DIRECTION: Select all lines with the string "down" in them, and copy those lines.
-- Start RAW DATA --
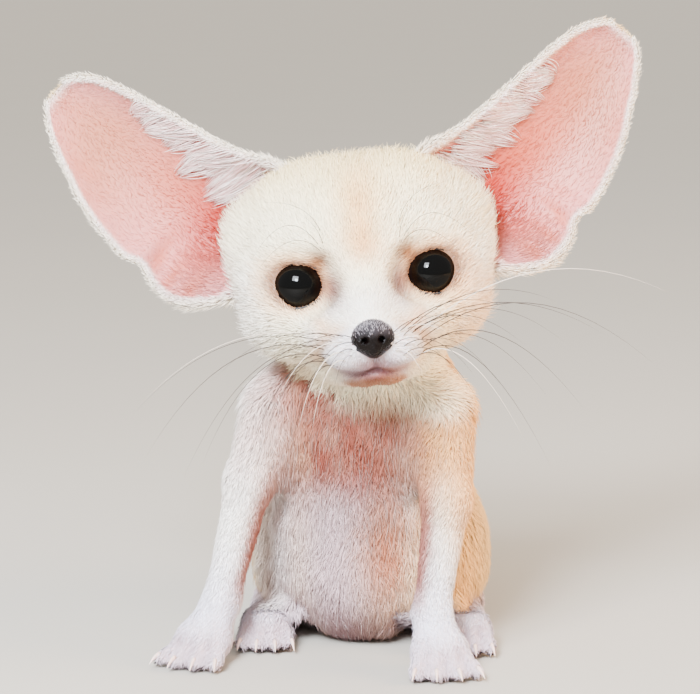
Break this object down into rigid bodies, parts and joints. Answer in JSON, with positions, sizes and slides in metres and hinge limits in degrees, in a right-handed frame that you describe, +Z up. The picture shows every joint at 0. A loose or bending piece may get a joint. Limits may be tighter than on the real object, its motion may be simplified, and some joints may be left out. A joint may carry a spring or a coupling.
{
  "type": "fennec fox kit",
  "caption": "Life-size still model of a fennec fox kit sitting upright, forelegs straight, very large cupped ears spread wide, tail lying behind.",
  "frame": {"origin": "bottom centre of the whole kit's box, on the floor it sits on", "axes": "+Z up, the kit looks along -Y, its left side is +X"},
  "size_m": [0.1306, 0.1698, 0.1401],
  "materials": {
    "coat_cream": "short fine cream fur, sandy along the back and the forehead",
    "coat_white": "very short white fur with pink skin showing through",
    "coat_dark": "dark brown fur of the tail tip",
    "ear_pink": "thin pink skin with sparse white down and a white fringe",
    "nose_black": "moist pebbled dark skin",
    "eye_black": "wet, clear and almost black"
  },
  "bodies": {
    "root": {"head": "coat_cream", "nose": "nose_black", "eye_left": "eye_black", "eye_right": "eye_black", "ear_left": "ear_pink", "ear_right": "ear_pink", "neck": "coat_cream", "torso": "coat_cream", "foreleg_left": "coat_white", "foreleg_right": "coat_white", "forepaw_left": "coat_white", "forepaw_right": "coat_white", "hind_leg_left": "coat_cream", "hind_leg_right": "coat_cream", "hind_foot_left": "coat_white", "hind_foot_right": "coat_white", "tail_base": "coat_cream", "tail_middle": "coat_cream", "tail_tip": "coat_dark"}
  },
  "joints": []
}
-- End RAW DATA --
COMPLETE RESPONSE:
Break this object down into rigid bodies, parts and joints. Answer in JSON, with positions, sizes and slides in metres and hinge limits in degrees, in a right-handed frame that you describe, +Z up. The picture shows every joint at 0. A loose or bending piece may get a joint. Limits may be tighter than on the real object, its motion may be simplified, and some joints may be left out. A joint may carry a spring or a coupling.
    "ear_pink": "thin pink skin with sparse white down and a white fringe",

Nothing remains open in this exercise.